I began the late-night watchman vigils on the rock. It was the best place to keep an eye on all the cabins as well as any possible nightcrawlers.

I did feel like Jacob on those nights he laid his head down on a rock, sometimes feeling lonely, sometimes feeling treated unfairly. He had nights filled with feelings of shame, failure, and grief.

Then God showed up…again. Each time it changed Jacob into how God saw him and others and the future.

The same can be said of Joseph’s life. The feelings were the same. Instead of the rock location, God showed up in a pit and a prison and a foreign land.

Outwardly, one would think I had an easy life. This night I was fearful of the future. The immediate future. The intermediate future. The distant future.

While my thoughts raced from suspected shadows nearby to places far away, I looked up. I stared at the moon and the stars. I listened to the treetops whistling in the breeze. I was watching over the seventy-seven, but I was alone.

That is when God showed up…again.

I grew up in a home where Mom and Dad loved Jesus. They read God’s Word. I never missed church. I found a personal relationship with Jesus at the age of eight. I renewed that devotion during some special moments at this camp throughout my youth years.

God’s Word taught me how to live for what is right, how to stand alone when necessary. At college, I did not neglect my love for Jesus. I was not perfect and definitely not preachy. I was just trying to get a passing grade in my classes and be better as a quarterback.

I participated in university activities with some guys and gals who were very rich. Some were very smart. A few were both.

One night in late spring, a pebble hit my dorm window. A teammate motioned for me to come down. (We did not have cell phones then, so rock throwing was one of our caveman ways of communication.)

I sat with Bill on the front steps of my dorm overlooking the campus Yard. He wanted to ask me a question, “What is different about you?”

I did not know if that was intended as a compliment or a criticism. He explained that he and others saw an inner strength and motivation that appeared different to how they lived. I did not preach that night. I just know God showed up…again.

This night sitting on a Kiamichi rock was not like any of the other times. I was unsure about who I was, where I was headed, what I should do, or why. I did not have the spiritual navigational skills to explore the horizons or plummet the depths of such questions.

But God showed up…again.

God knew who I was and where I was, as well as what was ahead.

I listened closely that night to the voice speaking to my heart. It was a mountaintop experience. That night, I committed everything to Jesus as Lord of all for all time…again.

God changed me…again. It was a lifechanging moment. It changed how I view God, life, and myself.

As David said from his lowest point, “God lifted me out of the pit of despair…set my feet on a rock, made my future footsteps firm, and placed a new song in my heart” (Psalm 40:1-3).

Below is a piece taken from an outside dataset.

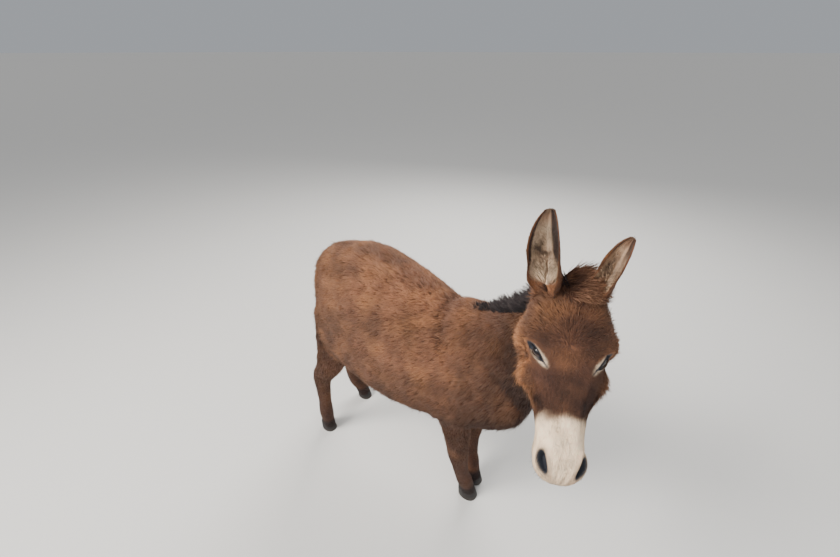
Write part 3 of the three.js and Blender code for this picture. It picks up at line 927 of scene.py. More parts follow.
@dataclass
class Markings:
    """The coat's pattern and its painted shade, worked out from the places on the animal."""

    at: Places

    def __post_init__(self) -> None:
        """Finds what several masks share: head, ears, left ear, distance down the face, inside of an ear."""
        at = self.at
        self.head, self.ears, self.left_ear = at.on(Part.HEAD), at.on(*EARS), at.on(Part.EAR_LEFT)
        self.down, self.inside = at.head[:, 0], at.ear_inside * 1.0

    def cloud(self, size: float, seed: int) -> Array:
        """Soft noise of about -1 to 1 over the points."""
        return Ripple(size, seed)(self.at.points)

    @cached_property
    def muzzle(self) -> Array:
        """The pale muzzle, with a wavy edge that reaches higher on the bridge of the nose."""
        edge = self.down + 6 * self.cloud(46, 1) + 12 * bell(self.at.turn, 34)
        return ease(edge, 311, 345) * self.head

    @cached_property
    def cup(self) -> Array:
        """The hollow of an ear, clear of its edges and fading to the tip."""
        edge = np.abs(self.at.ear_turn)
        return self.inside * (1 - 0.8 * ease(self.at.ear_share, 0.74, 0.95)) * (1 - ease(edge, 0.6, 0.84))

    @cached_property
    def streak(self) -> Array:
        """A dark streak in the hollow, half way up."""
        across = self.at.ear_turn + 0.24 + 0.1 * self.cloud(30, 6)
        return bell(across, 0.17) * bell(self.at.ear_share - 0.52, 0.13) * self.inside

    @cached_property
    def inner_edge(self) -> Array:
        """The dark band inside each edge of an ear, fainter on the left one."""
        turn, share = self.at.ear_turn, self.at.ear_share
        band = np.maximum(ease(turn, 0.12, 0.3), ease(-turn, 0.62, 0.74))
        band = self.inside * band * (1 - ease(np.abs(turn), 0.86, 0.98)) * ease(share, 0.28, 0.46)
        return band * np.where(self.left_ear, 0.3 + 0.5 * ease(share, 0.6, 0.8), 0.95)

    @cached_property
    def tufted(self) -> Array:
        """Clumps on temples and cheeks, about -1 to 1."""
        sides = ease(self.at.turn, 62, 88), 1 - ease(self.at.turn, 98, 125)
        return self.cloud(19, 9) * sides[0] * sides[1] * (1 - ease(self.down, 270, 310))

    @cached_property
    def cheek(self) -> Array:
        """The tufts of cheek and brow."""
        return CHEEK_TUFT(self.down, self.at.turn) + BROW_TUFT(self.down, self.at.turn)

    @cached_property
    def golden(self) -> Array:
        """The sun-bleached upper forehead."""
        return 0.4 * self.head * bell(self.down - 68, 22) * (1 - ease(self.at.turn, 38, 62))

    def pale_muzzle(self) -> Array:
        """The muzzle, duller round the nostrils and at the nose's end, with painted shade on its lower sides
        and underside and along its wrinkles.
        """
        x, turn = self.down, self.at.turn
        nostril = 0.42 * bell(NOSTRIL.ring(x, turn) - 1.1, 0.35) * ease(x, 380, 400)
        ridges = ease(np.sin(0.5 * turn + 0.05 * x), 0.3, 1.0)
        # painted shade: faint dark lines along the wrinkles
        painted_wrinkle_shade = 0.3 * ridges * bell(x - NOSE_CREASES, 12) * (1 - ease(turn, 50, 90))
        # painted shade: the muzzle a fifth darker on its lower sides and underside
        soft = self.muzzle * (1 - nostril) * (1 - 0.2 * ease(turn, 70, 120))
        return soft * (1 - painted_wrinkle_shade) * (1 - 0.12 * ease(x, 425, 470))

    def pale(self) -> Array:
        """Pale hair: muzzle, rims round the eyes, cups of the ears, and a hint on belly and throat."""
        x, turn, fore = self.down, self.at.turn, self.at.points[:, 0]
        rim = (1 - ease(self.at.rim, 0.56, 1.12)) * self.head
        # the ears' hollows held below full paleness: partly their own greyer hair, partly painted shade
        cups = self.cup * np.where(self.left_ear, 0.45, 0.7)
        cups = cups * (1 - 0.95 * self.streak) * (1 - self.inner_edge)
        belly = self.at.on(Part.TRUNK) * ease(turn, 140, 170) * ease(fore, -300, -160) * 0.4
        belly = belly * (1 - ease(fore, 260, 400))
        throat = self.head * ease(turn, 140, 170) * bell(x - 130, 45) * 0.2
        return np.maximum.reduce(
            [self.pale_muzzle(), (0.57 + 0.14 * self.cloud(12, 8)) * rim, cups, belly, throat])

    def dusky_and_shaded_face(self) -> Array:
        """The face's darkness, partly its own dusky hair and partly painted shade, lighter on temples and
        cheeks and in their tufts.
        """
        x, turn = self.down, self.at.turn
        # painted shade deepens the whole face over its own dusky hair
        face = 0.57 + 0.16 * ease(x, 120, 230) + 0.08 * self.cloud(52, 7) - 0.4 * self.tufted
        sides = 0.5 * ease(turn, 66, 92) * (1 - ease(turn, 105, 140))
        return self.head * np.clip(face, 0, 1) * (1 - sides) * (1 - 0.75 * np.minimum(self.cheek, 1))

    def dark(self) -> Array:
        """Dusky hair of nape, a line down the back and the ears' backs, edges and tips; face and legs partly
        dusky hair and partly painted shade; painted shade on the lower sides and underside of trunk and neck,
        and on chest and neck towards the front.
        """
        turn, (fore, _, high) = self.at.turn, self.at.points.T
        torso = self.at.on(Part.TRUNK, Part.NECK)
        tip = self.ears * ease(self.at.ear_share, 0.86, 1.0)
        ear_back = self.ears * (1 - self.inside) * 0.45
        spine = torso * bell(turn, 9) * 0.45
        # painted shade: lower sides and underside of trunk and neck darker, and chest and neck darker towards
        # the front
        under = torso * (ease(turn, 60, 140) * 0.5 + 0.35 * ease(fore, 320, 460))
        # legs: darker hair towards the hoof and a dark coronet band, the whole leg deepened by painted shade
        foot = 0.42 + 0.25 * (1 - ease(high, 120, 460)) + 0.4 * (1 - ease(high, 55, 85))
        nape = self.head * bell(turn, 16) * (1 - ease(self.down, -30, 10)) * 0.95
        dusky = np.maximum.reduce([
            self.inner_edge, 0.7 * tip, 0.95 * self.streak, ear_back, spine, under, self.at.on(*LEGS) * foot,
            self.dusky_and_shaded_face(), nape])
        return dusky * (1 - self.muzzle)

    def warm(self) -> Array:
        """Reddish hair: the ruff of forehead, temples and cheeks, the ears and the croup."""
        x, turn = self.down, self.at.turn
        ruff = self.head * (1 - ease(x, 165, 235) * (1 - ease(turn, 60, 95))) * (1 - ease(x, 290, 330))
        croup = self.at.on(Part.TRUNK) * (1 - ease(self.at.points[:, 0], -300, 0)) * 0.45
        sides = (0.35 * ease(turn, 10, 55) + 0.45 * ease(turn, 62, 90)) * (1 - 0.7 * ease(turn, 98, 130))
        warm = 0.12 + ruff * (sides + 0.35 * self.tufted) + 0.45 * self.cheek * self.head
        warm = warm + self.golden + croup + 0.28 * self.cloud(110, 2) + 0.3 * self.ears
        return warm * (1 - 0.5 * self.head * (1 - ease(x, 0, 60)))

    def bare(self) -> Array:
        """Dark bare skin of the nostrils, the lips' line and the lids' edges, and painted shade as slate in
        the ears' hollows.
        """
        x, z = self.down, self.at.head[:, 2]
        nostril = self.head * (1 - ease(NOSTRIL.ring(x, self.at.turn), 0.9, 1.3)) * ease(x, 385, 400)
        lips = self.head * ease(x, MOUTH.corner - 12, MOUTH.corner + 10) * bell(MOUTH.over(x, z), 3.2)
        lid_edge = self.head * (1 - ease(self.at.eye, 1.02, 1.22))
        # painted shade: a touch of slate in the ears' hollows, more in the right ear
        cups = self.cup * np.where(self.left_ear, 0.08, 0.2)
        return np.maximum.reduce([nostril, 0.8 * lips, lid_edge, cups])

    def shade(self) -> Array:
        """How light the hair is: soft clouds over all of it."""
        clouds = 0.48 + 0.16 * self.cloud(160, 3) + 0.1 * self.cloud(48, 4) + 0.08 * self.cloud(17, 5)
        return clouds + 0.2 * self.tufted * self.head + 0.3 * self.golden

    def marks(self) -> Marks:
        """All five marks, held within 0 and 1."""
        return Marks(*(np.clip(getattr(self, name)(), 0, 1) for name in MARKS))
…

HOW GOD SEES YOU IS TRUER THAN HOW YOU SEE YOURSELF.

It is truer than how you are thinking or feeling at the time.

I say it over and over. “Everyone needs to find their rock.”

I have been back to my rock several times physically and countless times spiritually.

You have a place where God showed up; go back there. If not, find one. It does not have to be a rock. It can be a chair or your bed. It might be an open field or a small garden. It might be on a mountain or beside a lake. Or the beach!

God shows up in all those places in the Scriptures and in our lives…again and again.

Go there. Take your loneliness and unfair treatment. Take your bitterness and resentment. Take your shame and failure. Take your loss and grief and go there!

When God shows up, it changes you. It changes how you think, feel, and see yourself. It changes how you see others.

You are not running this life race by yourself. You are “in Christ.”

Fully forgiven. Fully loved. Fully heaven bound. Fully graced with the desire and power to love others first and most.

God’s perfect life and love dwell inside you. That is truer than your perception of present circumstances or prospective future. You have been changed by God. See your life and the life of others through that lens.

I went back to the rock this past week. God knew I needed it more than I realized.

I came away singing, “Love lifted me. Love lifted me. When nothing else could help, God’s love lifted me…Again!”

I think I even heard the heavenly roar of the angels!